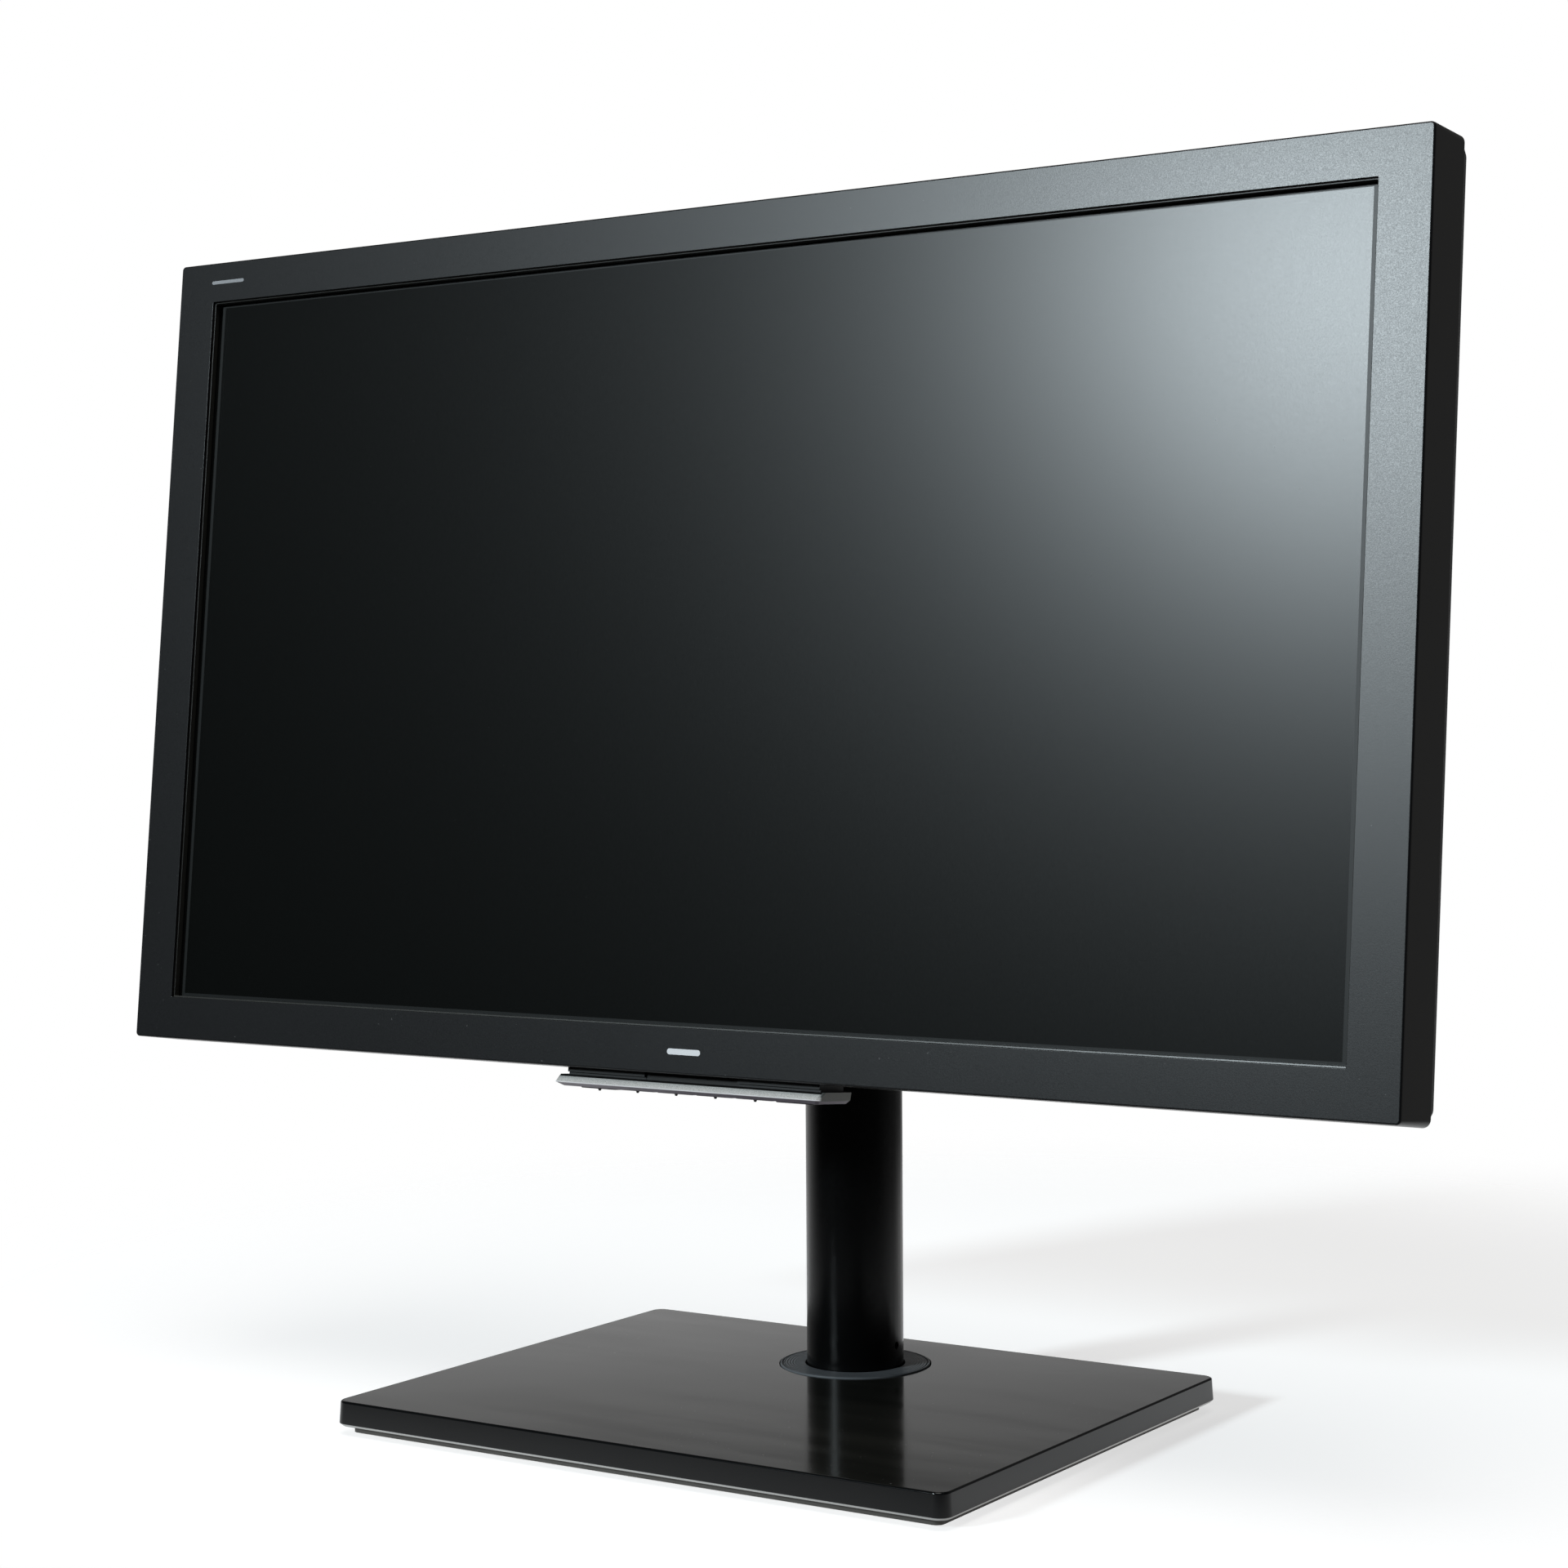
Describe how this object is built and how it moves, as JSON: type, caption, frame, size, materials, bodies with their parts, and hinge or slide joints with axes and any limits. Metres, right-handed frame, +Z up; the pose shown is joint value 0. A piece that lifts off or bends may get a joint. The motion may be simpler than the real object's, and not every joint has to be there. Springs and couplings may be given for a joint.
{
  "type": "computer monitor",
  "caption": "Wide flat-panel desktop monitor on a telescoping round column that swivels on a flat rectangular base, with tilt and a button bar under the bezel.",
  "frame": {"origin": "middle of the base's outline, on the desk", "axes": "+Z up, -Y towards the viewer of the screen, +X to the viewer's right"},
  "size_m": [0.5648, 0.216, 0.4698],
  "materials": {
    "bezel_plastic": "fine textured charcoal",
    "neck_black": "fine textured black",
    "cover_plastic": "fine textured black",
    "base_gloss": "polished black",
    "plinth_dark": "matte black",
    "column_paint": "semi-matte black",
    "cast_paint": "black paint over a rough skin",
    "disc_dark": "dark satin",
    "cap_plastic": "moulded black",
    "screen_face": "anti-glare film",
    "bar_silver": "silver metallic paint",
    "button_dark": "dark satin",
    "rubber_black": "matte",
    "steel_bright": "zinc plated",
    "steel_dark": "black coated",
    "screw_dark": "black zinc",
    "tube_satin": "satin",
    "rod_chrome": "polished",
    "nickel": "nickel plated",
    "brass": "bright",
    "bush_plastic": "plain moulded black",
    "socket_black": "moulded",
    "socket_blue": "moulded",
    "board_green": "circuit board",
    "lamp_white": "lamp strip",
    "heat_sink_metal": "extruded",
    "film_white": "diffusing film",
    "guide_clear": "clear acrylic"
  },
  "bodies": {
    "base": {"base_cover": "base_gloss", "weight_plate": "steel_bright", "bottom_plate": "plinth_dark", "rubber_feet": "rubber_black", "base_screws": "screw_dark", "bearing_washer": "bush_plastic"},
    "column": {"spindle": "steel_bright", "retaining_clip": "steel_bright", "stop_pin": "steel_bright", "swivel_disc": "disc_dark", "outer_tube": "column_paint", "guide_bush": "bush_plastic", "spring_cylinder": "steel_dark"},
    "lift": {"inner_tube": "tube_satin", "slider_bush": "bush_plastic", "spring_rod": "rod_chrome", "hinge_block": "cast_paint", "hinge_cap": "cap_plastic", "clamp_screws": "screw_dark"},
    "head": {"front_bezel": "bezel_plastic", "panel_frame": "bush_plastic", "lcd_cell": "screen_face", "diffuser_films": "film_white", "light_guide": "guide_clear", "lamp_strip": "lamp_white", "reflector_sheet": "film_white", "panel_tray": "steel_bright", "panel_board": "board_green", "chassis_plate": "steel_bright", "board_posts": "nickel", "main_board": "board_green", "heat_sink": "heat_sink_metal", "power_board": "board_green", "shield_box": "steel_bright", "stand_mount": "steel_bright", "socket_board": "board_green", "socket_bracket": "steel_bright", "power_inlet": "socket_black", "inlet_pins": "brass", "network_socket": "steel_bright", "usb_sockets": "steel_bright", "video_sockets": "socket_blue", "jack_screws": "nickel", "audio_sockets": "socket_black", "rear_cover": "cover_plastic", "cover_screws": "screw_dark", "lock_plate": "steel_bright", "tilt_bracket": "cast_paint", "bracket_screws": "screw_dark", "hinge_pin": "steel_dark", "friction_washers": "steel_dark", "control_bar": "bar_silver", "bar_neck": "neck_black", "key_board": "board_green"},
    "button_1": {"button_1": "button_dark"},
    "button_2": {"button_2": "button_dark"},
    "button_3": {"button_3": "button_dark"},
    "button_4": {"button_4": "button_dark"},
    "button_5": {"button_5": "button_dark"},
    "button_6": {"button_6": "button_dark"}
  },
  "joints": [
    {"name": "swivel", "type": "hinge", "parent": "base", "child": "column", "pos_m": [0, 0.0547, 0.0138], "axis": [0, 0, 1], "range_deg": [-45, 45]},
    {"name": "height", "type": "slide", "parent": "column", "child": "lift", "axis": [0, 0, 1], "range_m": [-0.1, 0]},
    {"name": "tilt", "type": "hinge", "parent": "lift", "child": "head", "pos_m": [0, 0.034, 0.3], "axis": [-1, 0, 0], "range_deg": [-5.7, 14.3]},
    {"name": "press_1", "type": "slide", "parent": "head", "child": "button_1", "axis": [0, 0.0993, 0.9951], "range_m": [0, 0.0008], "stiffness_N_per_m": 600, "springref_m": -0.0006},
    {"name": "press_2", "type": "slide", "parent": "head", "child": "button_2", "axis": [0, 0.0993, 0.9951], "range_m": [0, 0.0008], "stiffness_N_per_m": 600, "springref_m": -0.0006},
    {"name": "press_3", "type": "slide", "parent": "head", "child": "button_3", "axis": [0, 0.0993, 0.9951], "range_m": [0, 0.0008], "stiffness_N_per_m": 600, "springref_m": -0.0006},
    {"name": "press_4", "type": "slide", "parent": "head", "child": "button_4", "axis": [0, 0.0993, 0.9951], "range_m": [0, 0.0008], "stiffness_N_per_m": 600, "springref_m": -0.0006},
    {"name": "press_5", "type": "slide", "parent": "head", "child": "button_5", "axis": [0, 0.0993, 0.9951], "range_m": [0, 0.0008], "stiffness_N_per_m": 600, "springref_m": -0.0006},
    {"name": "press_6", "type": "slide", "parent": "head", "child": "button_6", "axis": [0, 0.0993, 0.9951], "range_m": [0, 0.0008], "stiffness_N_per_m": 600, "springref_m": -0.0006}
  ]
}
━━━━━━━━━━
Work to be completed:
Extract each line from the listing above, please, and repeat it exactly.

Task response:
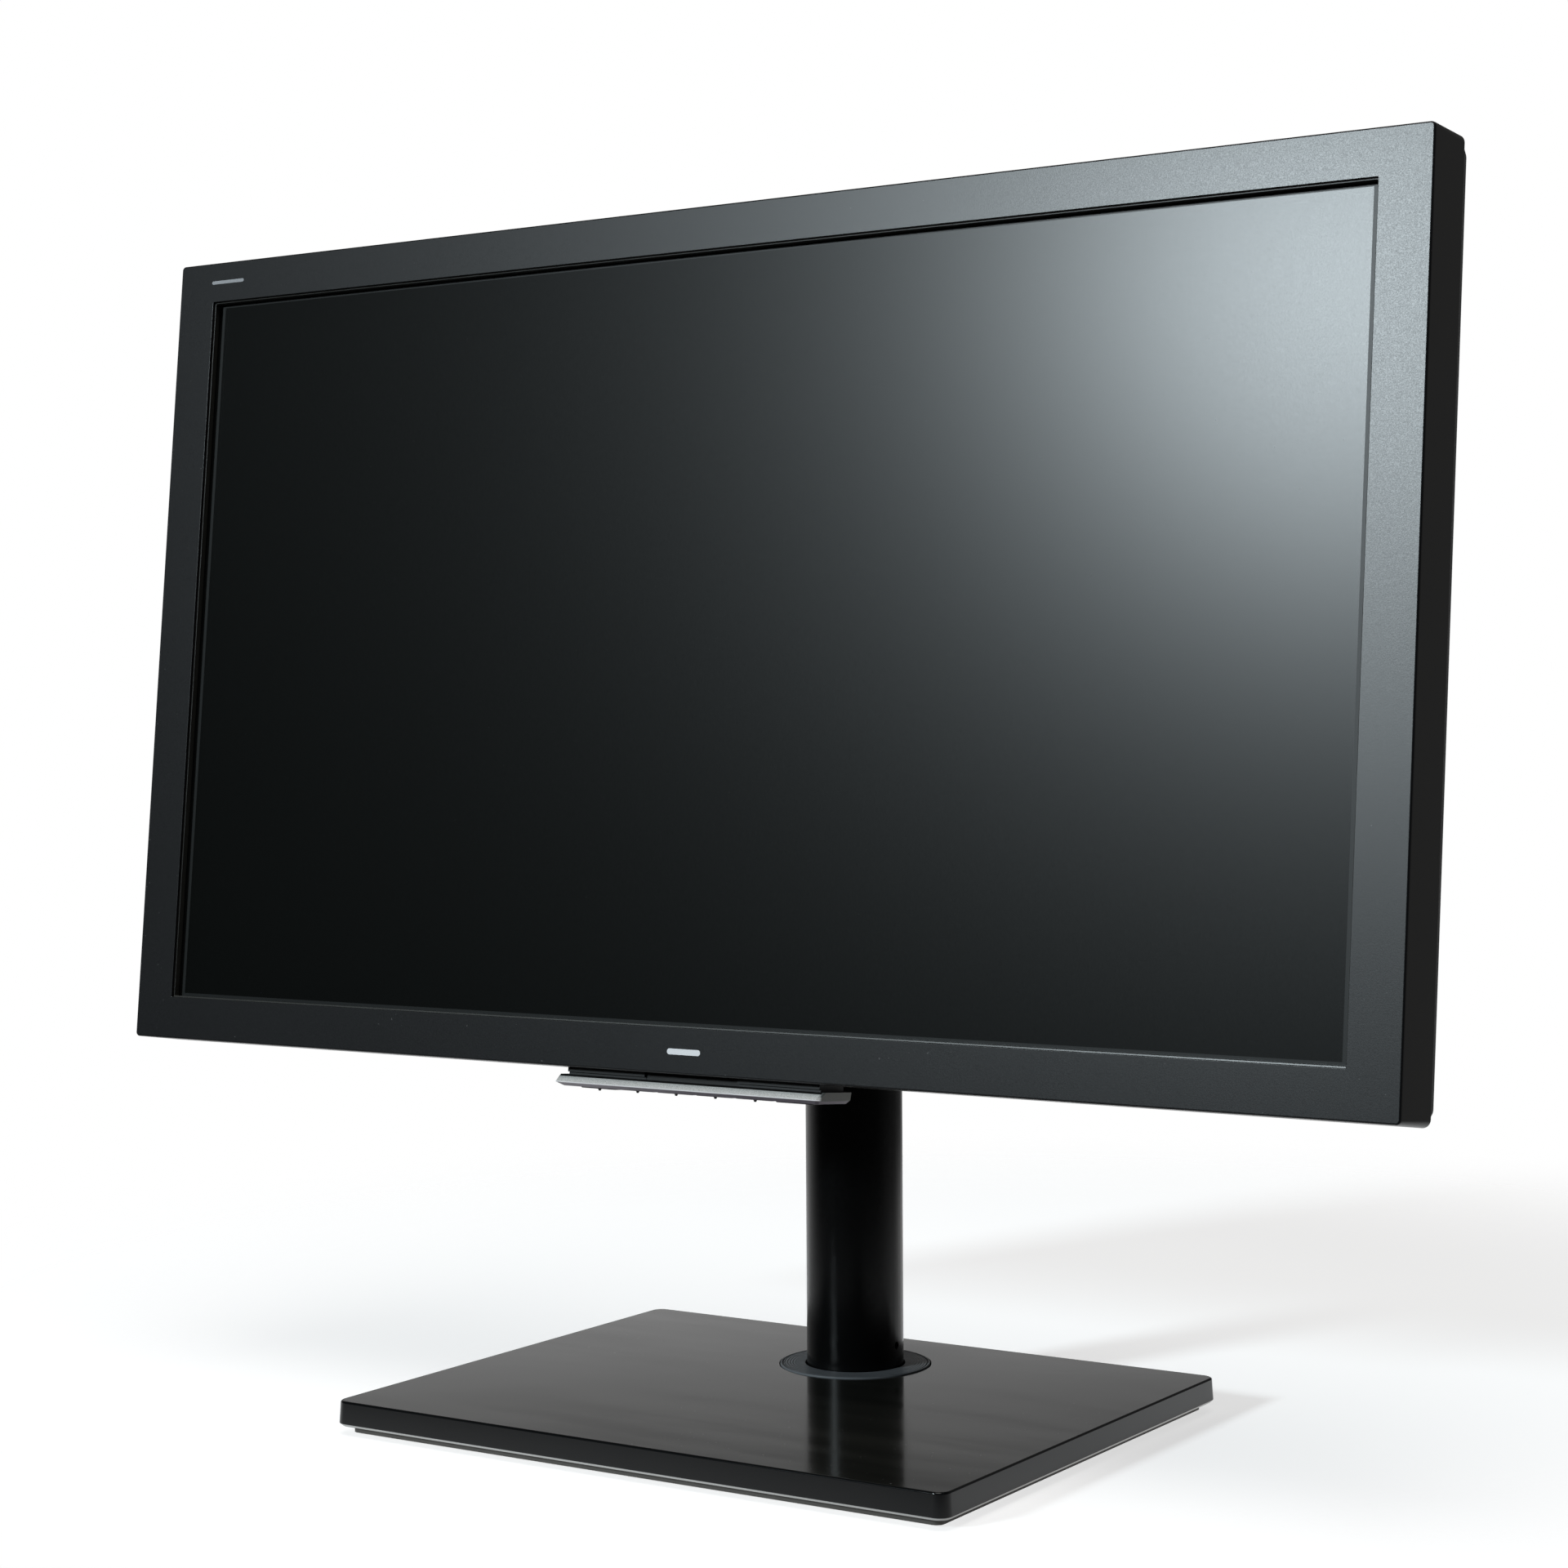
Describe how this object is built and how it moves, as JSON: type, caption, frame, size, materials, bodies with their parts, and hinge or slide joints with axes and any limits. Metres, right-handed frame, +Z up; the pose shown is joint value 0. A piece that lifts off or bends may get a joint. The motion may be simpler than the real object's, and not every joint has to be there. Springs and couplings may be given for a joint.
{
  "type": "computer monitor",
  "caption": "Wide flat-panel desktop monitor on a telescoping round column that swivels on a flat rectangular base, with tilt and a button bar under the bezel.",
  "frame": {"origin": "middle of the base's outline, on the desk", "axes": "+Z up, -Y towards the viewer of the screen, +X to the viewer's right"},
  "size_m": [0.5648, 0.216, 0.4698],
  "materials": {
    "bezel_plastic": "fine textured charcoal",
    "neck_black": "fine textured black",
    "cover_plastic": "fine textured black",
    "base_gloss": "polished black",
    "plinth_dark": "matte black",
    "column_paint": "semi-matte black",
    "cast_paint": "black paint over a rough skin",
    "disc_dark": "dark satin",
    "cap_plastic": "moulded black",
    "screen_face": "anti-glare film",
    "bar_silver": "silver metallic paint",
    "button_dark": "dark satin",
    "rubber_black": "matte",
    "steel_bright": "zinc plated",
    "steel_dark": "black coated",
    "screw_dark": "black zinc",
    "tube_satin": "satin",
    "rod_chrome": "polished",
    "nickel": "nickel plated",
    "brass": "bright",
    "bush_plastic": "plain moulded black",
    "socket_black": "moulded",
    "socket_blue": "moulded",
    "board_green": "circuit board",
    "lamp_white": "lamp strip",
    "heat_sink_metal": "extruded",
    "film_white": "diffusing film",
    "guide_clear": "clear acrylic"
  },
  "bodies": {
    "base": {"base_cover": "base_gloss", "weight_plate": "steel_bright", "bottom_plate": "plinth_dark", "rubber_feet": "rubber_black", "base_screws": "screw_dark", "bearing_washer": "bush_plastic"},
    "column": {"spindle": "steel_bright", "retaining_clip": "steel_bright", "stop_pin": "steel_bright", "swivel_disc": "disc_dark", "outer_tube": "column_paint", "guide_bush": "bush_plastic", "spring_cylinder": "steel_dark"},
    "lift": {"inner_tube": "tube_satin", "slider_bush": "bush_plastic", "spring_rod": "rod_chrome", "hinge_block": "cast_paint", "hinge_cap": "cap_plastic", "clamp_screws": "screw_dark"},
    "head": {"front_bezel": "bezel_plastic", "panel_frame": "bush_plastic", "lcd_cell": "screen_face", "diffuser_films": "film_white", "light_guide": "guide_clear", "lamp_strip": "lamp_white", "reflector_sheet": "film_white", "panel_tray": "steel_bright", "panel_board": "board_green", "chassis_plate": "steel_bright", "board_posts": "nickel", "main_board": "board_green", "heat_sink": "heat_sink_metal", "power_board": "board_green", "shield_box": "steel_bright", "stand_mount": "steel_bright", "socket_board": "board_green", "socket_bracket": "steel_bright", "power_inlet": "socket_black", "inlet_pins": "brass", "network_socket": "steel_bright", "usb_sockets": "steel_bright", "video_sockets": "socket_blue", "jack_screws": "nickel", "audio_sockets": "socket_black", "rear_cover": "cover_plastic", "cover_screws": "screw_dark", "lock_plate": "steel_bright", "tilt_bracket": "cast_paint", "bracket_screws": "screw_dark", "hinge_pin": "steel_dark", "friction_washers": "steel_dark", "control_bar": "bar_silver", "bar_neck": "neck_black", "key_board": "board_green"},
    "button_1": {"button_1": "button_dark"},
    "button_2": {"button_2": "button_dark"},
    "button_3": {"button_3": "button_dark"},
    "button_4": {"button_4": "button_dark"},
    "button_5": {"button_5": "button_dark"},
    "button_6": {"button_6": "button_dark"}
  },
  "joints": [
    {"name": "swivel", "type": "hinge", "parent": "base", "child": "column", "pos_m": [0, 0.0547, 0.0138], "axis": [0, 0, 1], "range_deg": [-45, 45]},
    {"name": "height", "type": "slide", "parent": "column", "child": "lift", "axis": [0, 0, 1], "range_m": [-0.1, 0]},
    {"name": "tilt", "type": "hinge", "parent": "lift", "child": "head", "pos_m": [0, 0.034, 0.3], "axis": [-1, 0, 0], "range_deg": [-5.7, 14.3]},
    {"name": "press_1", "type": "slide", "parent": "head", "child": "button_1", "axis": [0, 0.0993, 0.9951], "range_m": [0, 0.0008], "stiffness_N_per_m": 600, "springref_m": -0.0006},
    {"name": "press_2", "type": "slide", "parent": "head", "child": "button_2", "axis": [0, 0.0993, 0.9951], "range_m": [0, 0.0008], "stiffness_N_per_m": 600, "springref_m": -0.0006},
    {"name": "press_3", "type": "slide", "parent": "head", "child": "button_3", "axis": [0, 0.0993, 0.9951], "range_m": [0, 0.0008], "stiffness_N_per_m": 600, "springref_m": -0.0006},
    {"name": "press_4", "type": "slide", "parent": "head", "child": "button_4", "axis": [0, 0.0993, 0.9951], "range_m": [0, 0.0008], "stiffness_N_per_m": 600, "springref_m": -0.0006},
    {"name": "press_5", "type": "slide", "parent": "head", "child": "button_5", "axis": [0, 0.0993, 0.9951], "range_m": [0, 0.0008], "stiffness_N_per_m": 600, "springref_m": -0.0006},
    {"name": "press_6", "type": "slide", "parent": "head", "child": "button_6", "axis": [0, 0.0993, 0.9951], "range_m": [0, 0.0008], "stiffness_N_per_m": 600, "springref_m": -0.0006}
  ]
}